With the countdown to the end of support for Windows XP well underway, surging towards the April 2014 deadline, time has come to consider whether to move to Windows 7 or Windows 8. According to research from IBRS, it looks like Windows 7 will rule the desktop with Windows 8 solving mobility woes.
However, the interesting nugget in this research is that the needs of IT admins and users don’t intersect. According to analyst Joseph Sweeney: “it is clear that the real differentiator for enterprise mobility from a user’s perspective is that the solution provides the same experience as their consumer devices. What is most notable there is that the concerns of desktop managers and users do not intersect”.
The other unknown is the question of what Windows Blue (more properly Windows 8.1) will deliver. If the key issues around Window 8’s usability are addressed, particularly the two-faced nature of the desktop and Windows 8 modes, then perhaps things will be different.
Are you seeing a mismatch between what users want and deployment teams are planning to deliver?
Windows 8 tablets may solve your mobility problems, but your users won’t care [IBRS]
Comments
14 responses to “Windows 8: Do Users Care?”
My money is on Windows 8: the operating system is much better suited to the kind of restriction and dumbing-down of software that people apparently want.
The IT guys at my work are very hopeful of taking advantage of decent syncing and app backups to just compartmentalize ‘work stuff’ into a separate username. Users can still play angry bird on their personal account and log in when they need access to entreprise apps and the like.
Given that 90% of the people at my work only ever use a browser, word and excel, this would not be a hard task using the current Win 8 ecosystem.
Call me crazy, but I think Win 8 is only a few decent apps and an Atom successor away from being the business tool everyone has been dreaming about for years.
Even now the sheer lack of Windows 8 apps is a serious problem for the platform. You’re constantly going back to the Windows 7-style desktop. It continues to make the “live tiles” part of Windows 8 into a novelty which you only barely use because you’re constantly thrown back into the old style.
I think the whole industry is waiting with baited breath for metro apps to start appearing and then the tidal wave will begin. A few enterprise apps with database integration and sales tools, and suddenly you’ll see RT tablets in the hands of every sales rep and mobile businessman in the country.
At the moment it’s not quite there, but everyone can see the potential.
You’re crazy…
if 8.1 brings the start button back its not even a competition
ill go with 7, after having a limited trial at my work on 8 and having to remove it the same week after people not being able to use it
unless 8.1 looks/feels like something our users are able to use comfortably we wont be using 8 again
I don’t see how the lack of an actual button makes this OS bad… If you actually spend some time using the OS its just like if not better then Windows 7….

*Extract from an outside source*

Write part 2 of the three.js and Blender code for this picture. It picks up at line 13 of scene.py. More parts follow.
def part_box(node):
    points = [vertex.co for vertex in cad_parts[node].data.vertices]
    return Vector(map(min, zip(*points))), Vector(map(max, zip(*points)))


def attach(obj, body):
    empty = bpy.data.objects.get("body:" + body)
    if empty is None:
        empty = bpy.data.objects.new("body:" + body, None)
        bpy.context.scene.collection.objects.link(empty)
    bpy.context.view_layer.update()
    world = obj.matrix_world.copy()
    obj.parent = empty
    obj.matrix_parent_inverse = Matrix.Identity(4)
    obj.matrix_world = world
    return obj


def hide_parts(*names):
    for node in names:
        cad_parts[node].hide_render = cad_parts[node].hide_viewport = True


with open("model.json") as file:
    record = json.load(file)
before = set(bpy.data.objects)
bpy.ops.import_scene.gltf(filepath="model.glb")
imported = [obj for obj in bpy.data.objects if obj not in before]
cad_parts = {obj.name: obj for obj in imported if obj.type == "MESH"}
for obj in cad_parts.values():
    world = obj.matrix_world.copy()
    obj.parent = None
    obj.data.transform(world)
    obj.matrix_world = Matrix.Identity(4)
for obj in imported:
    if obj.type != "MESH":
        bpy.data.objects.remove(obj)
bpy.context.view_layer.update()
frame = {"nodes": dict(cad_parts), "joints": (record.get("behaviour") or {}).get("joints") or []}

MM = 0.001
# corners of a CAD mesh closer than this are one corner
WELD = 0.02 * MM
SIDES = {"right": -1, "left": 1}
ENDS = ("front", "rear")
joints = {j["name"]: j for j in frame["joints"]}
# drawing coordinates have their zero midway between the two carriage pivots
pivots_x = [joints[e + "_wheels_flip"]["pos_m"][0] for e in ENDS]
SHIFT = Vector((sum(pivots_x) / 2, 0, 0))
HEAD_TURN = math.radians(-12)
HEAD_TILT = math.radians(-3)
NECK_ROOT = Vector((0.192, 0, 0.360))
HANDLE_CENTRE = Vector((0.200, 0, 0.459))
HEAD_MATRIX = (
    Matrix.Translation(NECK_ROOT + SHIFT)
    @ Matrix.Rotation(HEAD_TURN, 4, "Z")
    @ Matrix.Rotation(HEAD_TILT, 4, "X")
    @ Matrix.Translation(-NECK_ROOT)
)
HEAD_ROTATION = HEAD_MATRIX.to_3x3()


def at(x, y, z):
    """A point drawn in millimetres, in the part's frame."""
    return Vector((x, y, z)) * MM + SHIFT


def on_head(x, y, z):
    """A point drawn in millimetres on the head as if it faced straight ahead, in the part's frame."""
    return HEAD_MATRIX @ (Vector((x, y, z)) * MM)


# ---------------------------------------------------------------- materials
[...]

There is still a start ‘button’ in the same spot as before, the start menu preforms the same functions as the original start menu.
No one has given a valid reason why Windows 8 is bad, theres a few things out of place and IMHO not correctly linked up but from what I have seen 8.1 has already fixed these and all it means is it may take 1 or 2 extra clicks to achieve the same goal
Do you even use Windows 8? There is no start button here..

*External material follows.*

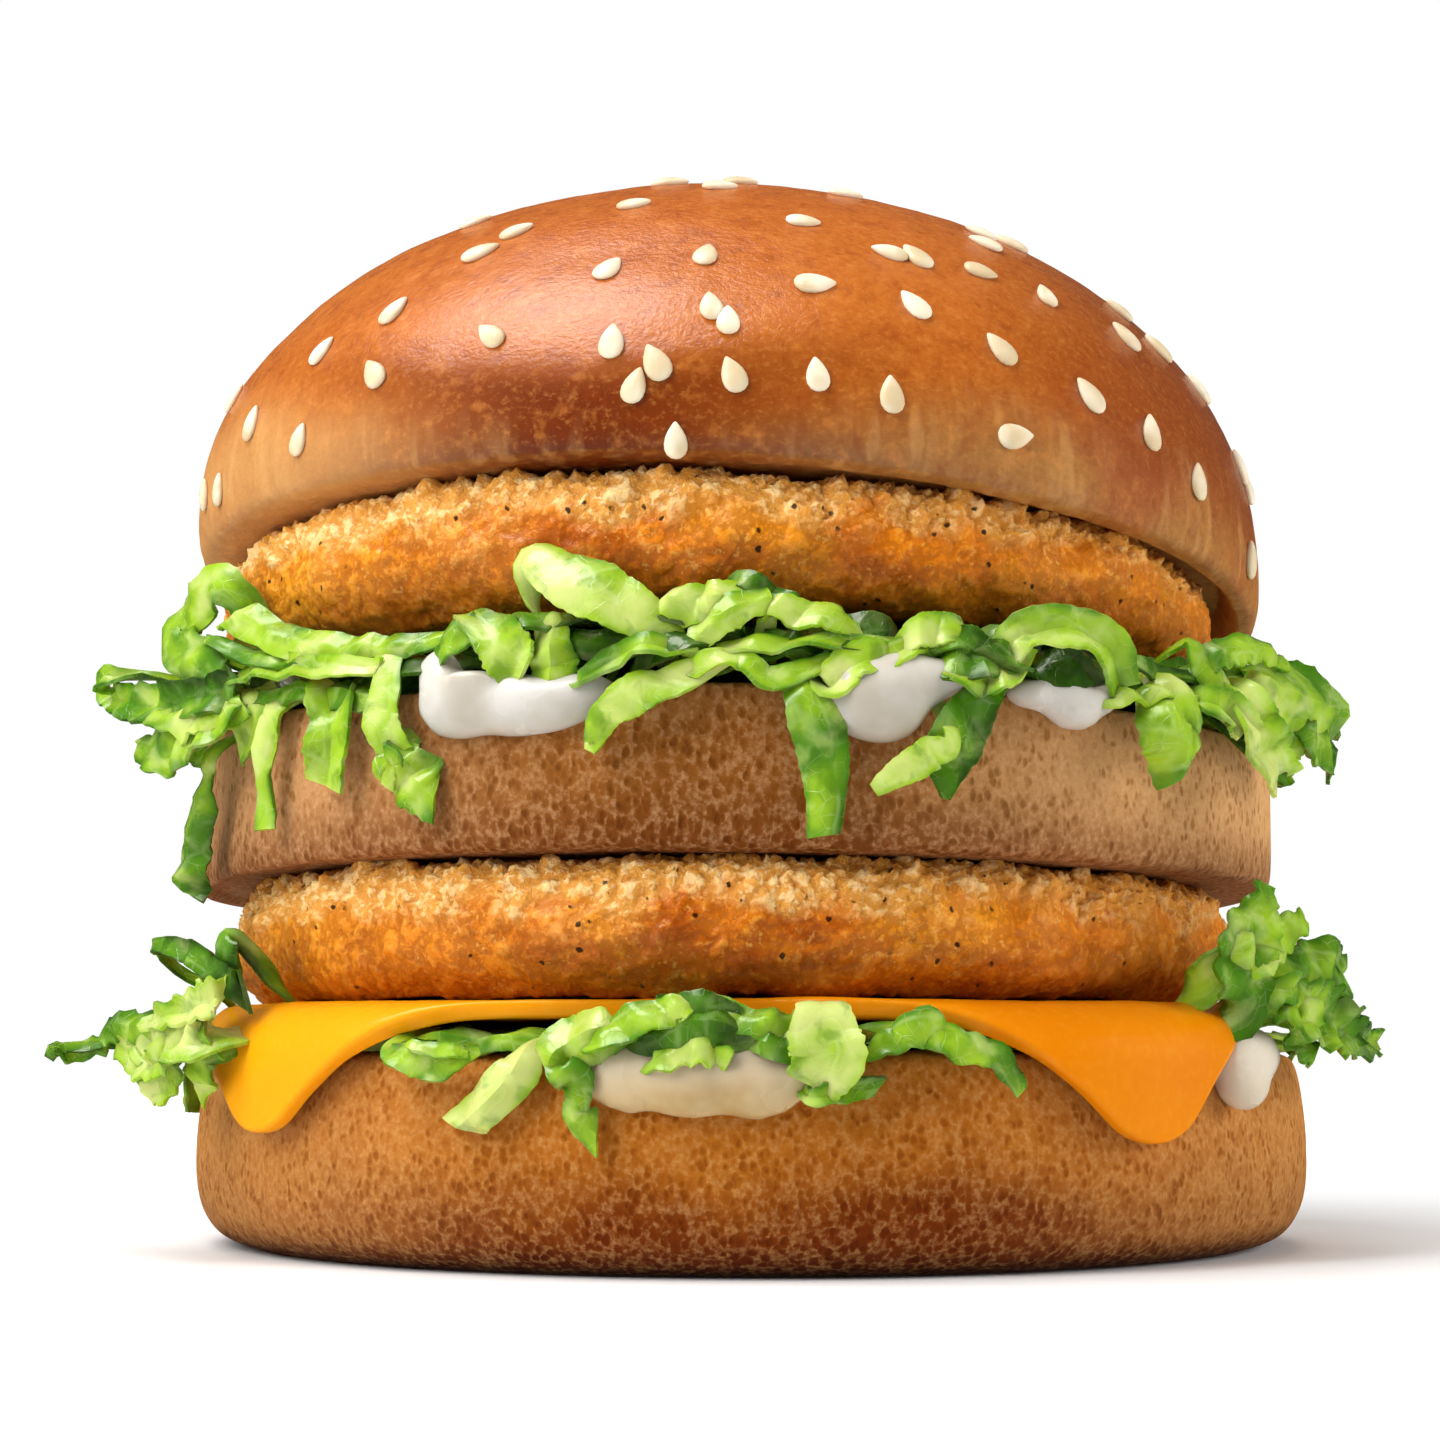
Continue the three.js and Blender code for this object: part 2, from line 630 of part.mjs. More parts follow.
const grownBottomBun = solid(bottomBun(GAP));
const grownMiddleBun = solid(middleBun(GAP));
const grownLowerPatty = solid(lowerPatty(GAP));
const grownUpperPatty = solid(upperPatty(GAP));
const grownCheese = solid(cheese(GAP));

const lowerLettuce = geometryOf(
  cutBy(lowerHeap(), [grownBottomBun, grownCheese, grownLowerPatty, grownMiddleBun]),
);
const upperLettuce = geometryOf(cutBy(upperHeap(), [grownMiddleBun, grownUpperPatty]));
const lowerMayo = geometryOf(
  cutBy(mayo(bottomBunTop, LOWER_TONGUES, LOWER_DROPS, 0), [grownBottomBun, grownCheese, lowerHeap(GAP)]),
);
const upperMayo = geometryOf(
  cutBy(
    mayo(MIDDLE_BUN_TOP, UPPER_TONGUES, UPPER_DROPS, MIDDLE_BUN.shift),
    [grownMiddleBun, upperHeap(GAP)],
  ),
);

// ---------------------------------------------------------------------------------------------
// The burger, from the table up
// ---------------------------------------------------------------------------------------------

const burger = new THREE.Group();
burger.add(
  named('bottom_bun', bottomBun(), 0xb07a42, 0.75),
  named('lower_mayo', lowerMayo, 0xefe3c8, 0.3),
  named('lower_lettuce', lowerLettuce, 0x86b83c, 0.45),
  named('cheese_slice', cheese(), 0xffa41c, 0.35),
  named('lower_patty', lowerPatty(), 0xc97420, 0.65),
  named('middle_bun', middleBun(), 0xb98a5e, 0.8),
  named('upper_mayo', upperMayo, 0xf2f0ec, 0.3),
  named('upper_lettuce', upperLettuce, 0x8fc046, 0.45),
  named('upper_patty', upperPatty(), 0xd58a2a, 0.65),
  named('top_bun', seededCrown(), 0xb5622a, 0.4),
);

export default burger;
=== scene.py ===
# Double chicken burger: a three-layer sesame bun with two breaded patties, shredded lettuce,
# mayonnaise and one slice of cheese. Lengths are millimetres, times MM where Blender takes them.
# +Z is up, the front looks along -Y, and the foot of the bottom bun stands on z = 0.

import math

import bmesh
import bpy
import numpy as np
from mathutils import Euler, Matrix, Vector


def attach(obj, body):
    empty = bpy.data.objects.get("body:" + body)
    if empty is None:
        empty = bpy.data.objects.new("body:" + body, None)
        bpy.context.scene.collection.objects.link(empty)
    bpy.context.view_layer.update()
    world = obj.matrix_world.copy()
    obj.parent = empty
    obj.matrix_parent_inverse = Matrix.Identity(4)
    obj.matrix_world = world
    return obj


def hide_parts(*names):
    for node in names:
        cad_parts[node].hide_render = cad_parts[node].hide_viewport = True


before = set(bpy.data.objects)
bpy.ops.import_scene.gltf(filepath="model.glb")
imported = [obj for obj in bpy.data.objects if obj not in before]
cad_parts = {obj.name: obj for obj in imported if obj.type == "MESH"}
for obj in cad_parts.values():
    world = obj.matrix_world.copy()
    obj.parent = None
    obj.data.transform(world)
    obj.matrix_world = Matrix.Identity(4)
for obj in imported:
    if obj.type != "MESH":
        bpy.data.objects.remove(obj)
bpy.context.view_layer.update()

# ------------------------------
# Studio: a plain pale floor in a white room, lit by large soft lamps and seen from low down
# in front. None of it belongs to the burger.
# ------------------------------

MM = 0.001
FRAME_PIXELS = 1440
SENSOR = 36
LENS = 67.65
EYE = Vector((-2.8, -260, 16.7)) * MM
EYE_LIFT = math.radians(7.16)
FLOOR_SIDE = 8000
BURGER_MIDDLE = Vector((0, 0, 50)) * MM
ROOM_LIGHT = 0.15
ROOM_MIRRORED = 0.07
HAZE_NEAR = 0.13
HAZE_FAR = 0.5


def add_node(tree, kind, inputs=None, **settings):
    """Adds a node; inputs maps socket names or numbers to values or other nodes' sockets"""
    node = tree.nodes.new(kind)
    for key, value in settings.items():
        setattr(node, key, value)
    for key, value in (inputs or {}).items():
        if isinstance(value, bpy.types.NodeSocket):
            tree.links.new(value, node.inputs[key])
        else:
            node.inputs[key].default_value = value
    return node


def chain(kind, inputs, out=0, **settings):
    """Adds a node behind others, in the tree of its first linked input, and gives one output"""
    tree = next(value.id_data for value in inputs.values() if isinstance(value, bpy.types.NodeSocket))
    return add_node(tree, kind, inputs, **settings).outputs[out]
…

If you click in the bottom left corner it brings up the start menu….
Windows 8 is great. It offers more simplicity for basic users and offers more powerful tools to power users both at home and work.
Lots of enterprises are embracing windows 8 and skipping windows 7 in their migration away from xp.
Testing and updating existing software is very time consuming before you even get to packaging it. This is something that many companies have been doing for the past few years and many will be rolling out win8 this year.
Definitely agree with the desktop/mobile divide unless there’s some big secrets with 8.1. I’ve got Win8 on a hybrid ultrabook/tablet and it’s quite handy for that but nothing I’ve used on it has encouraged me to install it on my desktop right now (I bought a $40 upgrade for playing with the Leap Motion on my desktop with it when they ship them).
If some good gesture interface devices become more common Win8 will have more relevance in the desktop space until then it doesn’t really offer much over Win7 (that being said I also don’t see it as worse just not really an upgrade). That being said it’s not really odd for skipping generations in windows, 95-xp-win7.
No we won’t care until Microsoft do something about the blurry text.
The appalling blurry grey-scale font rendering API introduced with Win 8 makes IE10, Office 2013 and Modern UI apps unusable on the average monitor.
That means reinstating the RGB sub-pixel font rendering API that works so well in Windows 7.
As Windows has jumped the shark, OSX has stagnated, and Linux has gotten relentlessly better and better, easier and more flexible, I’ve felt better and better about my decision to follow the path of the Penguin about five years ago.
REALLY fuckin’ happy in fact.
Glad you’re enjoying Linux, but I think it’s premature to say Windows has jumped the shark.
It’s hard to think of a major UI design in history that has been so widely and immediately reviled as Windows 8.